__WHAT YOU NEED TO DO__: Type out every line below exactly as it reads.

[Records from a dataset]
----

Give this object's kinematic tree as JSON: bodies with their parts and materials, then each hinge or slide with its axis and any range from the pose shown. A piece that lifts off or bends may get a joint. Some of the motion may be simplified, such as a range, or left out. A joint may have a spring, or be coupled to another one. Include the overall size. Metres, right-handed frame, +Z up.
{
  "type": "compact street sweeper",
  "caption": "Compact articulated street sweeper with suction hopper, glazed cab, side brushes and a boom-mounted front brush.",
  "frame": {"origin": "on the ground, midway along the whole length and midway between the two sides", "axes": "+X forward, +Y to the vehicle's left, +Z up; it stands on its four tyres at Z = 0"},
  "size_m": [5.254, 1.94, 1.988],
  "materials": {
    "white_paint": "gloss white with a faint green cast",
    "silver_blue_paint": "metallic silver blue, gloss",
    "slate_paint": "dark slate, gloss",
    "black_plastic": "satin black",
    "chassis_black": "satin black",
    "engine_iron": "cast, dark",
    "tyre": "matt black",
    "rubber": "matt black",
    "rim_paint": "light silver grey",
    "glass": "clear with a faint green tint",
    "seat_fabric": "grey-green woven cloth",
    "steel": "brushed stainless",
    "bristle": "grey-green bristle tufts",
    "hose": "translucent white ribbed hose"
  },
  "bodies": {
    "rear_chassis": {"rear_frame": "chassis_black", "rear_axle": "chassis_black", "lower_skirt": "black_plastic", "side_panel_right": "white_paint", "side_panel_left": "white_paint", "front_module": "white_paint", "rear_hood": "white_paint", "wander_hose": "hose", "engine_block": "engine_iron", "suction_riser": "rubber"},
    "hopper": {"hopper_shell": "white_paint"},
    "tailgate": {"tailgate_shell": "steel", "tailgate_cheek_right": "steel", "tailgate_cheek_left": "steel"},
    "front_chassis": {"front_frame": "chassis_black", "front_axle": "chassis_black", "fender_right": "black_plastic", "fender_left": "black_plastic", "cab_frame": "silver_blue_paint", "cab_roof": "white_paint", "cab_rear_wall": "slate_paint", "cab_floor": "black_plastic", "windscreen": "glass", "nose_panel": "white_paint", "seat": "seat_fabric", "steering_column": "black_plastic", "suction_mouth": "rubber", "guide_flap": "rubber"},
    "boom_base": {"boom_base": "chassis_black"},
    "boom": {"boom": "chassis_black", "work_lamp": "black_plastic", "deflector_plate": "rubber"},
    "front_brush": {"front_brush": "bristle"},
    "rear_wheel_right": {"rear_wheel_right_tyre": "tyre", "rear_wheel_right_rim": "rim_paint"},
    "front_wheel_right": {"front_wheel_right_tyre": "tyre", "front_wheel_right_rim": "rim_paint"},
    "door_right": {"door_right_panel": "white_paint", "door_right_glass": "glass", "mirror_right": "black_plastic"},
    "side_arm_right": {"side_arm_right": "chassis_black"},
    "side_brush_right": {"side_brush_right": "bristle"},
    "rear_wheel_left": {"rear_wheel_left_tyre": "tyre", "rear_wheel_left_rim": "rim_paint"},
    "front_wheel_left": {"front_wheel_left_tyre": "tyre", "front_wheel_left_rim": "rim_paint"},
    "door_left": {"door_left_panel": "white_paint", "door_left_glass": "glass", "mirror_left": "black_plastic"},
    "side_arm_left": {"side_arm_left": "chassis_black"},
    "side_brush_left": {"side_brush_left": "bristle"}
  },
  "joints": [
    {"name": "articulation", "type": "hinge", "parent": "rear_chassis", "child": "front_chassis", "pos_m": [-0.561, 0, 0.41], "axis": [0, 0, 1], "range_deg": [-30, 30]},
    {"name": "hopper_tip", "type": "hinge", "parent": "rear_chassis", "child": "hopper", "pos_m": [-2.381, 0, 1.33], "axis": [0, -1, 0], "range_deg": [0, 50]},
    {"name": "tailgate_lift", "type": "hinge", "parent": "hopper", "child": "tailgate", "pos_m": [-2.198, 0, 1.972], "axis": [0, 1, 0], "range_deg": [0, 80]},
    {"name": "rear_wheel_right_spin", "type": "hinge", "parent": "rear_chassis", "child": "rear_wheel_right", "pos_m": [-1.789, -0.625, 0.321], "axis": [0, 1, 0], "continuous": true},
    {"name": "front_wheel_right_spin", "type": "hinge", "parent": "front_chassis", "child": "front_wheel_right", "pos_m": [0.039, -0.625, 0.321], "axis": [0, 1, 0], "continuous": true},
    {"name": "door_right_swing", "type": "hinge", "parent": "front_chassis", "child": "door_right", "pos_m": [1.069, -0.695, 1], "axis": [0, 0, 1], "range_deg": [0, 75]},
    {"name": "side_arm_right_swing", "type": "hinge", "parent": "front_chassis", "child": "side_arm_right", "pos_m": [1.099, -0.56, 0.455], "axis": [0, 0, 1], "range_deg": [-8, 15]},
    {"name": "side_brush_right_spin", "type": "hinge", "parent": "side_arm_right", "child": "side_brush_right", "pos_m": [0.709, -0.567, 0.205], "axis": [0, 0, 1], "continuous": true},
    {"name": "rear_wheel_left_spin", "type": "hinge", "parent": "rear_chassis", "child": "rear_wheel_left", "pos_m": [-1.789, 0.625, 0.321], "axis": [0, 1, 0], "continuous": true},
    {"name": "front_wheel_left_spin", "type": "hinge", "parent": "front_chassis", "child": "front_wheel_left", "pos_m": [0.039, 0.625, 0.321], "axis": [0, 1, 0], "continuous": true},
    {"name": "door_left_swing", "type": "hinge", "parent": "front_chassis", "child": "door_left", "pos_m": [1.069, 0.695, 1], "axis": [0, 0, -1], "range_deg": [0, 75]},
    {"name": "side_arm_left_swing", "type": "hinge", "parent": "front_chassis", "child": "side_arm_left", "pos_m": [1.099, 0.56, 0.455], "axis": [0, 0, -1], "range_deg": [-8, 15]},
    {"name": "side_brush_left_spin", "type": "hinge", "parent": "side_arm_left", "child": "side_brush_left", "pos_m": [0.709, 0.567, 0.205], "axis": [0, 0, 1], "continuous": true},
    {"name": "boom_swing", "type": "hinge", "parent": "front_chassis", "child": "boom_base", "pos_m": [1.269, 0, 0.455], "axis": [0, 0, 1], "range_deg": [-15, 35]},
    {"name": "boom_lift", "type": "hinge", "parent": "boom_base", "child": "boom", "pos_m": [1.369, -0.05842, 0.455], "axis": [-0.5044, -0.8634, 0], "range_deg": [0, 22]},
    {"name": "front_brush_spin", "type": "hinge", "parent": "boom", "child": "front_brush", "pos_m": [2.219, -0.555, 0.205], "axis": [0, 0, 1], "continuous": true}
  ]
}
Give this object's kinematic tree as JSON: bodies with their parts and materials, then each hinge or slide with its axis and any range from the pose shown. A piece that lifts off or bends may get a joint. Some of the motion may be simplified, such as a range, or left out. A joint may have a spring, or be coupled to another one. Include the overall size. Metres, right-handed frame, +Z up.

----

__THE SOLUTION__:
Give this object's kinematic tree as JSON: bodies with their parts and materials, then each hinge or slide with its axis and any range from the pose shown. A piece that lifts off or bends may get a joint. Some of the motion may be simplified, such as a range, or left out. A joint may have a spring, or be coupled to another one. Include the overall size. Metres, right-handed frame, +Z up.
{
  "type": "compact street sweeper",
  "caption": "Compact articulated street sweeper with suction hopper, glazed cab, side brushes and a boom-mounted front brush.",
  "frame": {"origin": "on the ground, midway along the whole length and midway between the two sides", "axes": "+X forward, +Y to the vehicle's left, +Z up; it stands on its four tyres at Z = 0"},
  "size_m": [5.254, 1.94, 1.988],
  "materials": {
    "white_paint": "gloss white with a faint green cast",
    "silver_blue_paint": "metallic silver blue, gloss",
    "slate_paint": "dark slate, gloss",
    "black_plastic": "satin black",
    "chassis_black": "satin black",
    "engine_iron": "cast, dark",
    "tyre": "matt black",
    "rubber": "matt black",
    "rim_paint": "light silver grey",
    "glass": "clear with a faint green tint",
    "seat_fabric": "grey-green woven cloth",
    "steel": "brushed stainless",
    "bristle": "grey-green bristle tufts",
    "hose": "translucent white ribbed hose"
  },
  "bodies": {
    "rear_chassis": {"rear_frame": "chassis_black", "rear_axle": "chassis_black", "lower_skirt": "black_plastic", "side_panel_right": "white_paint", "side_panel_left": "white_paint", "front_module": "white_paint", "rear_hood": "white_paint", "wander_hose": "hose", "engine_block": "engine_iron", "suction_riser": "rubber"},
    "hopper": {"hopper_shell": "white_paint"},
    "tailgate": {"tailgate_shell": "steel", "tailgate_cheek_right": "steel", "tailgate_cheek_left": "steel"},
    "front_chassis": {"front_frame": "chassis_black", "front_axle": "chassis_black", "fender_right": "black_plastic", "fender_left": "black_plastic", "cab_frame": "silver_blue_paint", "cab_roof": "white_paint", "cab_rear_wall": "slate_paint", "cab_floor": "black_plastic", "windscreen": "glass", "nose_panel": "white_paint", "seat": "seat_fabric", "steering_column": "black_plastic", "suction_mouth": "rubber", "guide_flap": "rubber"},
    "boom_base": {"boom_base": "chassis_black"},
    "boom": {"boom": "chassis_black", "work_lamp": "black_plastic", "deflector_plate": "rubber"},
    "front_brush": {"front_brush": "bristle"},
    "rear_wheel_right": {"rear_wheel_right_tyre": "tyre", "rear_wheel_right_rim": "rim_paint"},
    "front_wheel_right": {"front_wheel_right_tyre": "tyre", "front_wheel_right_rim": "rim_paint"},
    "door_right": {"door_right_panel": "white_paint", "door_right_glass": "glass", "mirror_right": "black_plastic"},
    "side_arm_right": {"side_arm_right": "chassis_black"},
    "side_brush_right": {"side_brush_right": "bristle"},
    "rear_wheel_left": {"rear_wheel_left_tyre": "tyre", "rear_wheel_left_rim": "rim_paint"},
    "front_wheel_left": {"front_wheel_left_tyre": "tyre", "front_wheel_left_rim": "rim_paint"},
    "door_left": {"door_left_panel": "white_paint", "door_left_glass": "glass", "mirror_left": "black_plastic"},
    "side_arm_left": {"side_arm_left": "chassis_black"},
    "side_brush_left": {"side_brush_left": "bristle"}
  },
  "joints": [
    {"name": "articulation", "type": "hinge", "parent": "rear_chassis", "child": "front_chassis", "pos_m": [-0.561, 0, 0.41], "axis": [0, 0, 1], "range_deg": [-30, 30]},
    {"name": "hopper_tip", "type": "hinge", "parent": "rear_chassis", "child": "hopper", "pos_m": [-2.381, 0, 1.33], "axis": [0, -1, 0], "range_deg": [0, 50]},
    {"name": "tailgate_lift", "type": "hinge", "parent": "hopper", "child": "tailgate", "pos_m": [-2.198, 0, 1.972], "axis": [0, 1, 0], "range_deg": [0, 80]},
    {"name": "rear_wheel_right_spin", "type": "hinge", "parent": "rear_chassis", "child": "rear_wheel_right", "pos_m": [-1.789, -0.625, 0.321], "axis": [0, 1, 0], "continuous": true},
    {"name": "front_wheel_right_spin", "type": "hinge", "parent": "front_chassis", "child": "front_wheel_right", "pos_m": [0.039, -0.625, 0.321], "axis": [0, 1, 0], "continuous": true},
    {"name": "door_right_swing", "type": "hinge", "parent": "front_chassis", "child": "door_right", "pos_m": [1.069, -0.695, 1], "axis": [0, 0, 1], "range_deg": [0, 75]},
    {"name": "side_arm_right_swing", "type": "hinge", "parent": "front_chassis", "child": "side_arm_right", "pos_m": [1.099, -0.56, 0.455], "axis": [0, 0, 1], "range_deg": [-8, 15]},
    {"name": "side_brush_right_spin", "type": "hinge", "parent": "side_arm_right", "child": "side_brush_right", "pos_m": [0.709, -0.567, 0.205], "axis": [0, 0, 1], "continuous": true},
    {"name": "rear_wheel_left_spin", "type": "hinge", "parent": "rear_chassis", "child": "rear_wheel_left", "pos_m": [-1.789, 0.625, 0.321], "axis": [0, 1, 0], "continuous": true},
    {"name": "front_wheel_left_spin", "type": "hinge", "parent": "front_chassis", "child": "front_wheel_left", "pos_m": [0.039, 0.625, 0.321], "axis": [0, 1, 0], "continuous": true},
    {"name": "door_left_swing", "type": "hinge", "parent": "front_chassis", "child": "door_left", "pos_m": [1.069, 0.695, 1], "axis": [0, 0, -1], "range_deg": [0, 75]},
    {"name": "side_arm_left_swing", "type": "hinge", "parent": "front_chassis", "child": "side_arm_left", "pos_m": [1.099, 0.56, 0.455], "axis": [0, 0, -1], "range_deg": [-8, 15]},
    {"name": "side_brush_left_spin", "type": "hinge", "parent": "side_arm_left", "child": "side_brush_left", "pos_m": [0.709, 0.567, 0.205], "axis": [0, 0, 1], "continuous": true},
    {"name": "boom_swing", "type": "hinge", "parent": "front_chassis", "child": "boom_base", "pos_m": [1.269, 0, 0.455], "axis": [0, 0, 1], "range_deg": [-15, 35]},
    {"name": "boom_lift", "type": "hinge", "parent": "boom_base", "child": "boom", "pos_m": [1.369, -0.05842, 0.455], "axis": [-0.5044, -0.8634, 0], "range_deg": [0, 22]},
    {"name": "front_brush_spin", "type": "hinge", "parent": "boom", "child": "front_brush", "pos_m": [2.219, -0.555, 0.205], "axis": [0, 0, 1], "continuous": true}
  ]
}
Give this object's kinematic tree as JSON: bodies with their parts and materials, then each hinge or slide with its axis and any range from the pose shown. A piece that lifts off or bends may get a joint. Some of the motion may be simplified, such as a range, or left out. A joint may have a spring, or be coupled to another one. Include the overall size. Metres, right-handed frame, +Z up.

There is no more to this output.